1 c. sweet rice flour (glutinous rice flour)
¼ tsp. kosher salt
2 tbsp. sugar
¾ c. water
roasted soybean powder (for dusting)


  1. In a microwave safe oven bowl, add sweet rice flour, salt, sugar and water and mix until homogenous. Cover with plastic wrap.
  2. Cook in microwave for three minutes on high.
  3. Mix with a wooden spoon and re-wrap and microwave on high for another minute.
  4. Pound the rice cake dough for 3-5 minutes with a wooden spoon until you hear the popping sound of the bubbles in the rice cake dough.
  5. On a cutting board, spread a generous amount of soybean powder and transfer the rice cake dough on top of it. Dust more soybean powder on top and smooth into a small rectangle.
  6. Cut into bite sized pieces for eating right away. For the macarons, cut into tiny squares that would fit into the macaron shell.

*Macaron recipe adapted from Bouchon Bakery by Thomas Keller, Sebastien Rouxel.
** Injeolmi recipe adapted from Maangchi.
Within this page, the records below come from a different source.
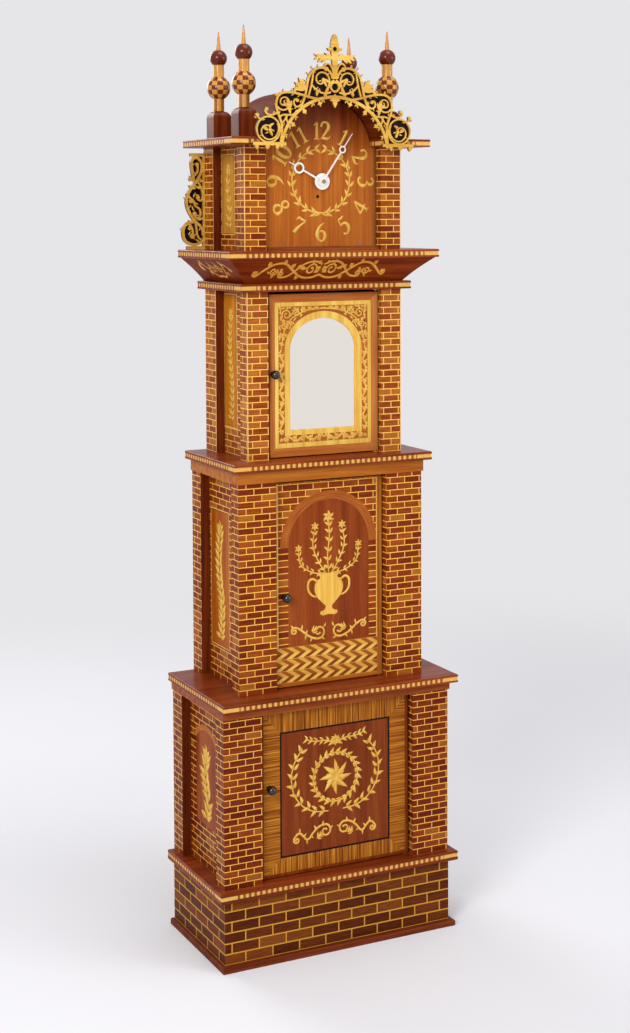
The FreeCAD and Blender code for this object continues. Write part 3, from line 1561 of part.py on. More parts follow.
def build():
    """Writes every node."""
    save("base_moulding", *base_moulding())
    save("plinth_boards", *plinth_boards())
    save("plinth_cap", edged_board(plinth_cap_width, plinth_cap_depth, plinth_top, plinth_cap_thickness))
    for stage in stages:
        stage.save()
    plinth_inner = plinth_width / 2 - plinth_board_thickness
    plinth_back = block(-plinth_inner, plinth_inner, 0, back_board_thickness, plinth_bottom, plinth_top)
    save("back_boards", plinth_back, *[stage.back() for stage in stages], vault_filler())
    save("lower_frieze", *frieze(lower, lower_top, lower_frieze_top))
    save("lower_cap", edged_board(lower_cap_width, lower_cap_depth, lower_frieze_top, lower_cap_thickness))
    save("middle_frieze", *frieze(middle, middle_top, middle_frieze_top))
    save("middle_cap", *welled_board(middle_cap_width, middle_cap_depth, middle_frieze_top,
                                     middle_cap_thickness))
    save("cornice_moulding", *welled_board(cornice_moulding_width, cornice_moulding_depth, upper_top,
                                           cornice_moulding_thickness))
    save("cornice_cove", *cove_boards())
    save("cornice_top", *welled_board(cornice_top_width, cornice_top_depth, cove_top, cornice_top_thickness))
    save("hood_top", *hood_top_boards())
    save("barrel_roof", barrel_roof())
    save("dial_board", dial_board())
    save("dial_battens", *dial_battens())
    save("dial_sill", dial_sill())
    crest_board = crest()
    right_fret = side_fret()
    frets = right_fret + [mirrored(solid) for solid in right_fret]
    save("crest", crest_board)
    save("side_frets", *frets)
    save("fret_backings", *[backing(board) for board in [crest_board] + frets])

    finial_places = {
        "front_left": (-front_finial_spread, front_finial_depth),
        "front_right": (front_finial_spread, front_finial_depth),
        "rear_left": (-rear_finial_spread, rear_finial_depth),
        "rear_right": (rear_finial_spread, rear_finial_depth),
    }
    save("finial_pedestals", *[pedestal(x, depth) for x, depth in finial_places.values()])
    for corner in ("front", "rear"):
        save(corner + "_finials", *[finial(*finial_places[corner + side]) for side in ("_left", "_right")])

    frame, panel = lower_door_pieces()
    save("lower_door_frame", frame)
    save("lower_door_panel", panel)
    save("middle_door", middle_door_board())
    upper_frame, mirror = upper_door_pieces()
    save("upper_door_frame", upper_frame)
    save("upper_door_mirror", mirror)
    for door in doors:
        save(door.stage.name + "_knob", door.knob())
    save("door_pivots", *[pivot for door in doors for pivot in door.pivots()])

    save("seatboard", *seatboard())
    save("movement_frame", *movement_frame(), pendulum_cock())
    save("great_wheel", great_wheel())
    save("drum", drum())
    save("centre_arbor", centre_arbor())
    save("third_wheel", third_wheel())
    save("escape_wheel", escape_wheel())
    save("anchor", anchor())
    save("motion_wheel", motion_wheel())
    save("hour_wheel", hour_wheel())
    save("hour_hand", hour_hand())
    save("minute_hand", minute_hand())
    save("pendulum_rod", pendulum_rod())
    save("pendulum_bob", pendulum_bob())
    save("pulley", pulley())
    save("weight", weight())
    save("weight_line", line())


build()
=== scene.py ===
"""Looks of the tall case clock: veneers, brick inlay, marquetry, metal, glass, light and camera."""

import math
from functools import partialmethod

import bmesh
import bpy
from mathutils import Matrix, Vector


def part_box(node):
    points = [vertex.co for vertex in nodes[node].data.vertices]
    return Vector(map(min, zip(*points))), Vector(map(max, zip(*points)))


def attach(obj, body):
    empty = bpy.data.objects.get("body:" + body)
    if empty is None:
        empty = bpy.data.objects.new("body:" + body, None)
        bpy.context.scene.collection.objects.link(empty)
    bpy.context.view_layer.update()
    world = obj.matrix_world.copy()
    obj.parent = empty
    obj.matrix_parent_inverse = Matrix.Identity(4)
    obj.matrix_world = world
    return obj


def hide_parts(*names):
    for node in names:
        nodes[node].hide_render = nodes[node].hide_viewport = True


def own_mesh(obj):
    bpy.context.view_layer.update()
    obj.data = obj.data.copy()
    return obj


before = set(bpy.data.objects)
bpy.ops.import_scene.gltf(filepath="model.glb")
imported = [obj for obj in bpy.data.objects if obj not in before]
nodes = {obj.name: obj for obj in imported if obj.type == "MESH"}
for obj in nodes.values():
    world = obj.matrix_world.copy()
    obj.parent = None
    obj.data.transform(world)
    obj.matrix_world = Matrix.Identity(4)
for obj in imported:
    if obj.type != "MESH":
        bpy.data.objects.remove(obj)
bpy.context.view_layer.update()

# Heights, face planes and half widths are in millimetres, in the frame of the case.
# Colours are red, green and blue as the eye reads them, 0 to 255.
MM = 0.001
INLAY_RISE = 0.2
JOINED_WITHIN = 0.002
X_AXIS, Y_AXIS, Z_AXIS = 0, 1, 2
# A face looks along an axis where its normal's share on it is over this
FACING = 0.5

BACK = 178.8
LOWER_PANEL_FACE = -126.6
MIDDLE_DOOR_FACE = -93.9
NICHE_FACE = -92.9
UPPER_DOOR_FACE = -68.6
DIAL_FACE = -58.2
HAND_CENTRE = 1918.0

BLACK = (0, 0, 0)
WHITE = (255, 255, 255)
PALE_LINE = (226, 178, 92)
# Painted highlight: the glint along the rounded pier corners
CORNER_HIGHLIGHT = (222, 164, 64)
DOOR_SHADOW = (44, 16, 8)
BRASS = (214, 170, 92)
STEEL = (176, 178, 182)
BACKDROP = (230, 229, 232)


def paint(red, green, blue):
    """A colour turned to the shader's scale."""
    def straight(value):
        share = value / 255
        return share / 12.92 if share <= 0.04045 else ((share + 0.055) / 1.055) ** 2.4
    return (straight(red), straight(green), straight(blue), 1.0)


def extent(node):
    """Low and high corner of a CAD node, in millimetres."""
    return [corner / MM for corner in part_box(node)]


# Finishes are written as arithmetic on the place in millimetres

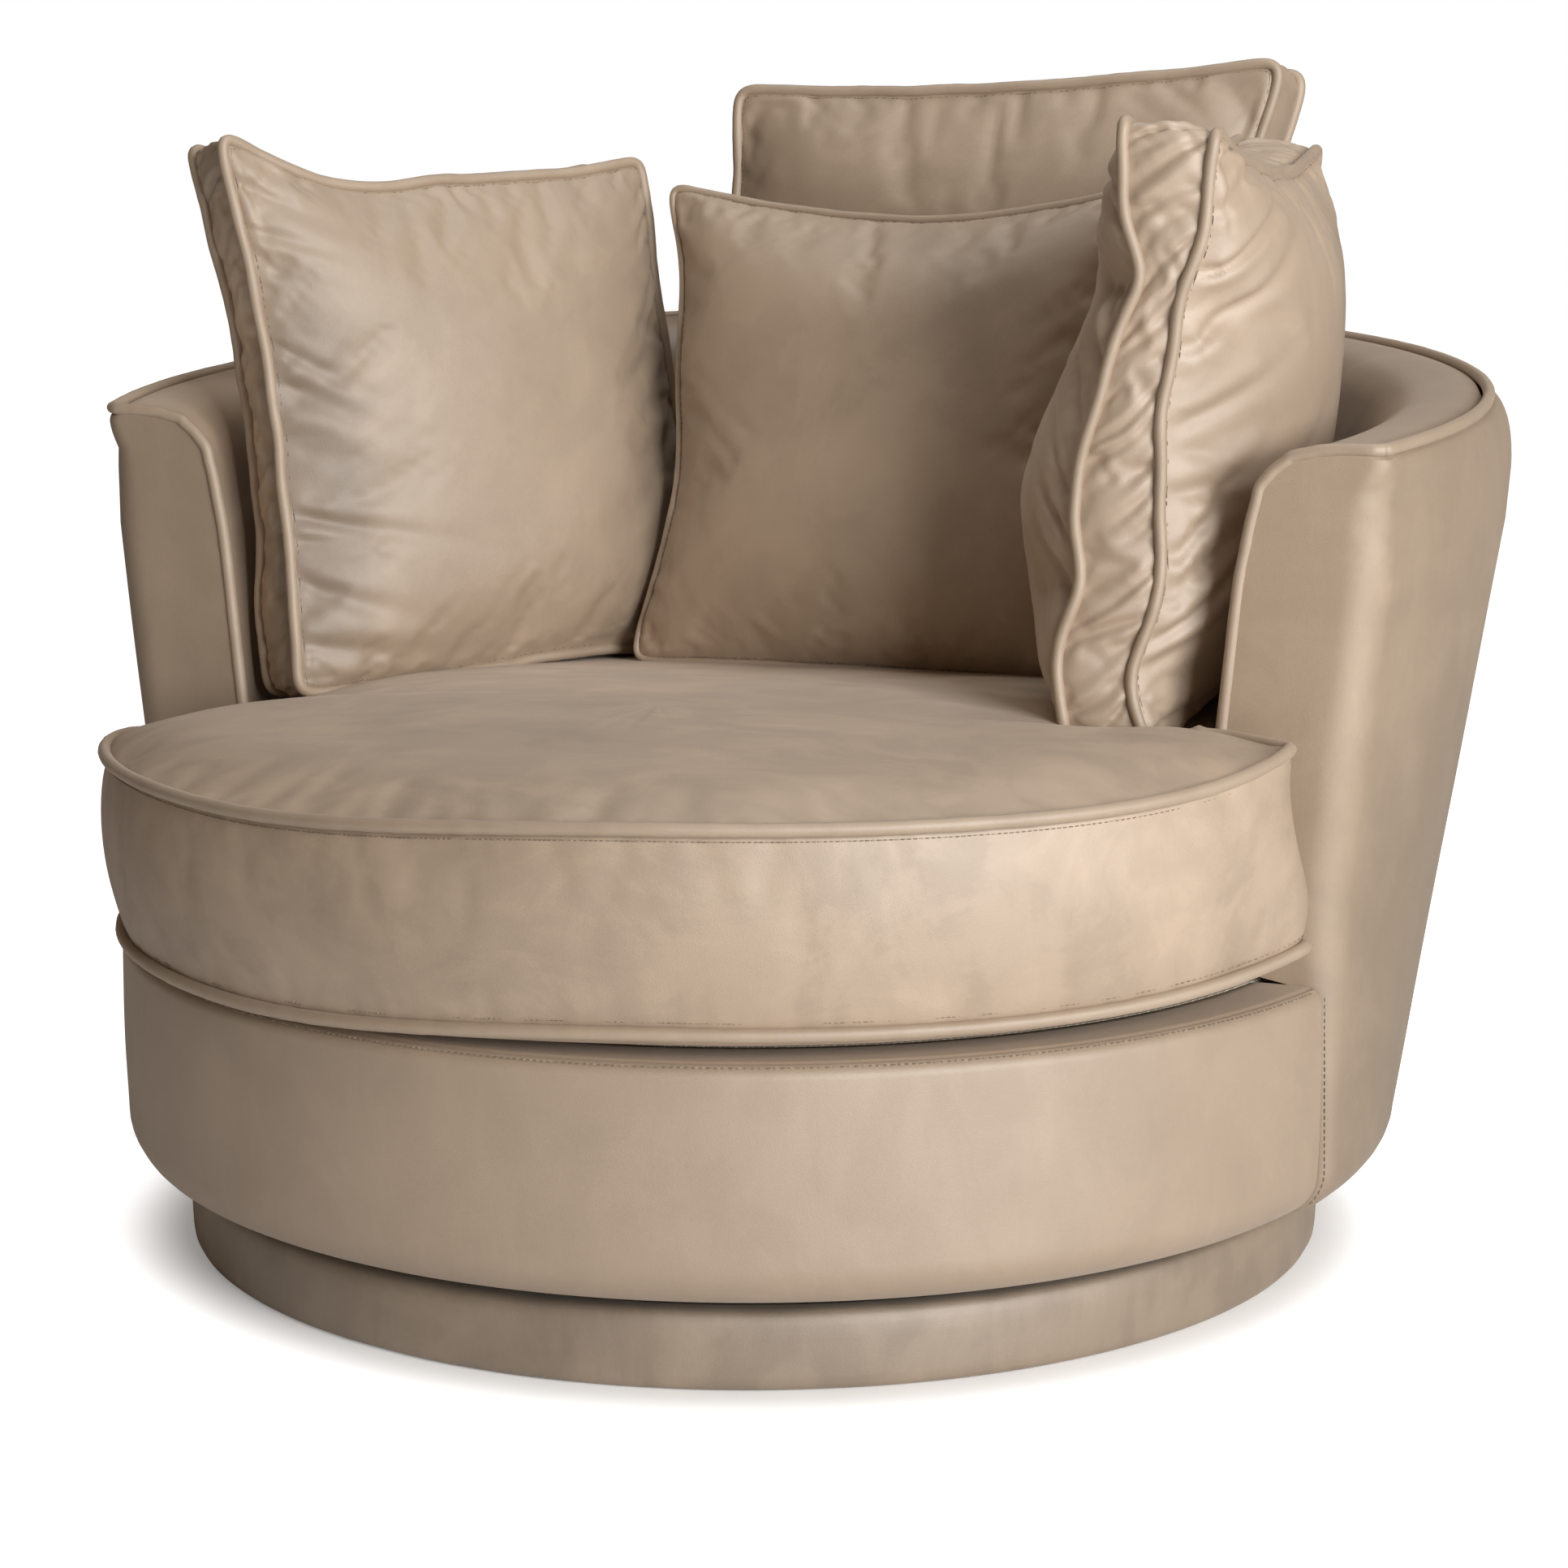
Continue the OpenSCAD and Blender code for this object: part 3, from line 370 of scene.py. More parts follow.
def placed(tree: Tree, scale: Point = (1.0, 1.0, 1.0), turn: Point = (0.0, 0.0, 0.0),
           move: Point = (0.0, 0.0, 0.0)) -> Socket:
    """Adds the chair's own coordinates, scaled along each axis, turned and moved.

    Args:
        tree: The node tree.
        scale: How many times finer a pattern gets along each axis.
        turn: The turn about each axis in radians.
        move: The move along each axis.

    Returns:
        The coordinates.
    """
    own = add_node(tree, "TexCoord", {}).outputs["Object"]
    return add_node(tree, "Mapping", {"Vector": own, "Scale": scale, "Rotation": turn,
                                      "Location": move}).outputs["Vector"]


def noise_node(tree: Tree, place: Socket, scale: float, detail: float,
               rough: float = 0.5, twist: float = 0.0) -> Socket:
    """Adds a noise texture and returns its value."""
    return add_node(tree, "TexNoise", {"Vector": place, "Scale": scale, "Detail": detail, "Roughness": rough,
                                       "Distortion": twist}).outputs["Fac"]


def waves(tree: Tree, way: str, scale: float, twist: float) -> Socket:
    """Adds bands across one axis of the chair and returns their value."""
    return add_node(tree, "TexWave", {"Vector": placed(tree), "Scale": scale, "Distortion": twist},
                    bands_direction=way).outputs["Fac"]


def ramp(tree: Tree, value: Socket, stops: list[tuple[float, Colour]]) -> Socket:
    """Adds a colour ramp over a value.

    Args:
        tree: The node tree.
        value: The value.
        stops: The colours, each with the value that it stands at.

    Returns:
        The colour.
    """
    node = add_node(tree, "ValToRGB", {"Fac": value})
    band = node.color_ramp
    band.interpolation = "EASE"
    while len(band.elements) < len(stops):
        band.elements.new(0.5)
    for element, (at, colour) in zip(band.elements, stops):
        element.position = at
        element.color = (*colour, 1.0)
    return node.outputs["Color"]


def span(tree: Tree, value: Socket, source: tuple[float, float],
         target: tuple[float, float] = (0.0, 1.0), kind: str = "SMOOTHSTEP") -> Socket:
    """Adds a map of a value from one range to another.

    Args:
        tree: The node tree.
        value: The value.
        source: The range that it has.
        target: The range that it gets.
        kind: How it runs from one end to the other.

    Returns:
        The new value.
    """
    return add_node(tree, "MapRange", {"Value": value, "From Min": source[0], "From Max": source[1],
                                       "To Min": target[0], "To Max": target[1]},
                    interpolation_type=kind).outputs["Result"]


def maths(tree: Tree, kind: str, a: Socket, b: Socket | float) -> Socket:
    """Adds a maths node between a value and another value or a number."""
    return add_node(tree, "Math", {0: a, 1: b}, operation=kind).outputs[0]


def mixed(tree: Tree, *parts: tuple[Socket, float]) -> Socket:
    """Adds up values, each times its weight.

    Args:
        tree: The node tree.
        parts: The values, each with its weight.

    Returns:
        The sum.
    """
    total = maths(tree, "MULTIPLY", *parts[0])
    for value, weight in parts[1:]:
        total = maths(tree, "ADD", total, maths(tree, "MULTIPLY", value, weight))
    return total


def bump(tree: Tree, shader: Node, height: Socket, strength: float,
         distance: float) -> None:
    """Presses a height into the shader's surface."""
    node = add_node(tree, "Bump", {"Height": height, "Strength": strength, "Distance": distance})
    tree.links.new(node.outputs["Normal"], shader.inputs["Normal"])


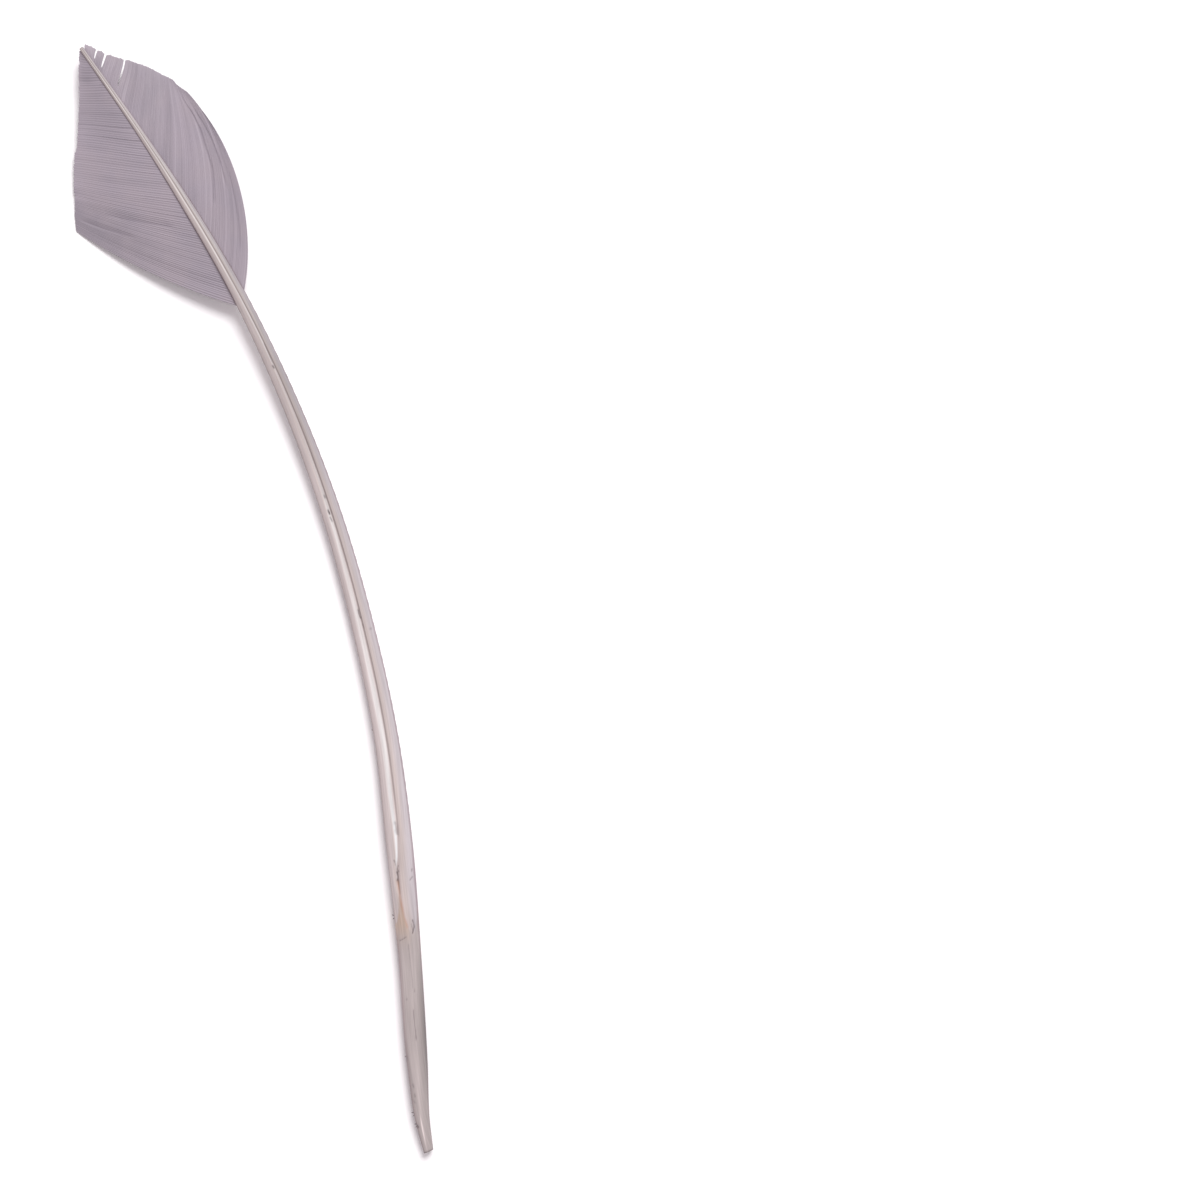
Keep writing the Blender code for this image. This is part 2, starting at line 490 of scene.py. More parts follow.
    def material(self) -> bpy.types.Material:
        """The material that the shaft and the flakes share.

        Returns:
            The new material.
        """
        made, shader = new_material(
            "dyed_quill_keratin", {"Roughness": self.roughness, "IOR": self.ior}
        )
        tree = made.node_tree
        read = {}
        for key in self.reads:
            number = add_node(tree, "ShaderNodeAttribute", {"attribute_name": key}, {})
            read[key] = number.outputs["Fac"]
        grain, cloud = self.fibres(tree, read)
        colour = self.stained(tree, read)
        for noise, light in ((grain, self.grain_light), (cloud, self.cloud_light)):
            shade = add_node(
                tree,
                "ShaderNodeMapRange",
                {},
                {
                    "Value": noise,
                    "From Min": self.noise_span[0],
                    "From Max": self.noise_span[1],
                    "To Min": light[0],
                    "To Max": light[1],
                },
            )
            colour = add_node(
                tree,
                "ShaderNodeVectorMath",
                {"operation": "SCALE"},
                {0: colour, "Scale": shade.outputs[0]},
            ).outputs[0]
        bump = add_node(
            tree,
            "ShaderNodeBump",
            {},
            {"Height": grain, "Strength": self.fibre_bump, "Distance": self.fibre_height * MM},
        )
        tree.links.new(colour, shader.inputs["Base Color"])
        tree.links.new(bump.outputs[0], shader.inputs["Normal"])
        return made


@dataclass(frozen=True)
class DyedBarbs:
    """Interlocked barbs, grown and dyed.

    Each barb's ramus catches the light as a fine pale line and the web of barbules
    between them is a little darker and matt, with a soft sheen seen flat on.
    """

    dark: str = "7E7780"
    light: str = "9B929C"
    ramus: str = "ACA3AB"
    # Painted shade in the creases.
    crease: str = "6E6570"
    # Beside the shaft the roots are darker: partly a reddish stain, partly painted shade.
    root: str = "755C58"
    blush: str = "988D93"
    roughness: float = 0.62
    ior: float = 1.54
    sheen: float = 0.15
    sheen_roughness: float = 0.4
    # How far the palest ramus covers the web.
    ramus_cover: float = 0.4
    # Patches where the dye turned pinker: their size in millimetres, the noise's detail,
    # the part of its range that is used, and how far they cover.
    blush_patch: float = 9.0
    blush_detail: float = 2.0
    blush_span: Pair = (0.4, 0.65)
    blush_cover: float = 0.4
    # The numbers that it reads from the mesh.
    reads: tuple[str, ...] = ("tone", "ridge", "crease", "root")

    def material(self) -> bpy.types.Material:
        """The material that both vanes share.

        Returns:
            The new material.
        """
        settings = {
            "Roughness": self.roughness,
            "IOR": self.ior,
            "Sheen Weight": self.sheen,
            "Sheen Roughness": self.sheen_roughness,
        }
        made, shader = new_material("dyed_feather_barbs", settings)
        tree = made.node_tree
        read = {}
        for key in self.reads:
            number = add_node(tree, "ShaderNodeAttribute", {"attribute_name": key}, {})
            read[key] = number.outputs["Fac"]
        place = add_node(tree, "ShaderNodeTexCoord", {}, {})
        patches = add_node(
            tree,
            "ShaderNodeTexNoise",
            {},
            {
                "Vector": place.outputs["Object"],
                "Scale": 1 / (self.blush_patch * MM),
                "Detail": self.blush_detail,
            },
        )
        blushed = add_node(
            tree,
            "ShaderNodeMapRange",
            {},
            {
                "Value": patches.outputs["Fac"],
                "From Min": self.blush_span[0],
                "From Max": self.blush_span[1],
                "To Max": self.blush_cover,
            },
        )
        tone = add_node(
            tree,
            "ShaderNodeMapRange",
            {},
            {"Value": read["tone"], "From Min": -1.0, "From Max": 1.0},
        )
        ridge = add_node(
            tree,
            "ShaderNodeMapRange",
            {},
            {"Value": read["ridge"], "From Max": 1.0, "To Max": self.ramus_cover},
        )
        layers = [
            (tone.outputs[0], linear_colour(self.light)),
            (blushed.outputs[0], linear_colour(self.blush)),
            (ridge.outputs[0], linear_colour(self.ramus)),
            (read["crease"], linear_colour(self.crease)),
            (read["root"], linear_colour(self.root)),
        ]
        colour = covered(tree, linear_colour(self.dark), layers)
        tree.links.new(colour, shader.inputs["Base Color"])
        return made


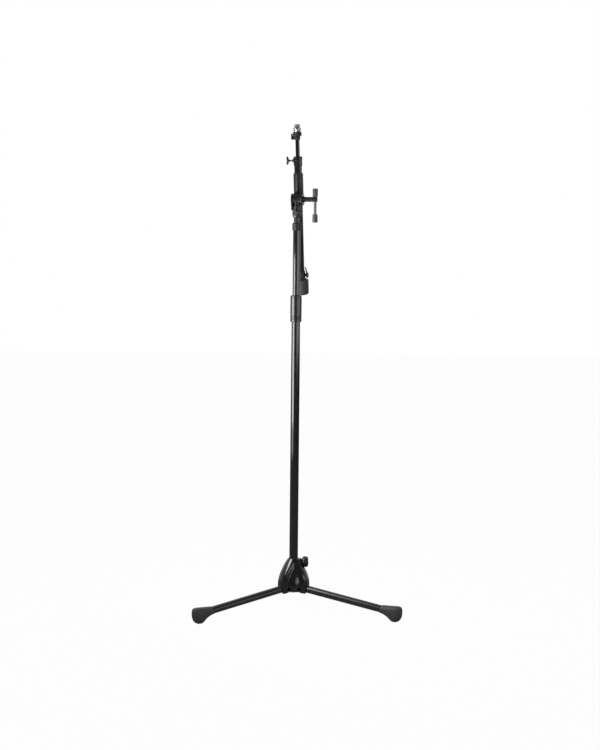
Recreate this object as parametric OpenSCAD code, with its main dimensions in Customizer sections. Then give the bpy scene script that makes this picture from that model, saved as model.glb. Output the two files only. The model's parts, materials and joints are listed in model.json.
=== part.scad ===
/* [Base] */
// Height of the leg pivots above the floor
pivot_z = 69; // [50:0.5:100]
// Distance of the leg pivots from the mast axis
pivot_r = 31; // [30:0.5:60]
// Slope of an opened leg below level
leg_slope = 8.4; // [4:0.1:20]
// Outside diameter of a leg tube
leg_d = 21; // [16:0.5:28]
// Wall of the leg and mast tubes
wall = 1.2; // [1:0.1:3]
// Length from a pivot to the blind end of the foot bore
leg_len = 290; // [200:1:400]
// Largest radius of the hub, at the leg slots
hub_r = 47.5; // [44:0.5:60]
// Height of the lower edge of the hub above the floor
hub_low = 56; // [50:0.5:70]
// Height of the hub from its lower edge to its mouth
hub_h = 99; // [80:1:130]
// Width of a foot
foot_w = 30; // [24:0.5:45]
// Distance from the mast axis to the end of a foot
foot_r = 339; // [250:1:450]
// Diameter of the hub knob
knob_d = 31; // [20:0.5:40]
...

8 thoughts on “Injeolmi (인절미) Macarons

  1. Ohh wow! These are sooo ingenious and incredible! I would never have thought of putting a rice cake inside a macaron! I think the textures (crunchy and chewy) would be really interesting. This makes me wonder if it’d be possible to incorporate a Japanese mochi filling for a macaron as well – it has a similar chewy texture to tteok, but it’s sweet and perfect for a sugary confectionary like macarons 🙂

  2. This looks totally amazing! I was wondering how you stored these macarons. When you refrigerated or froze them did the mochi in the middle harden?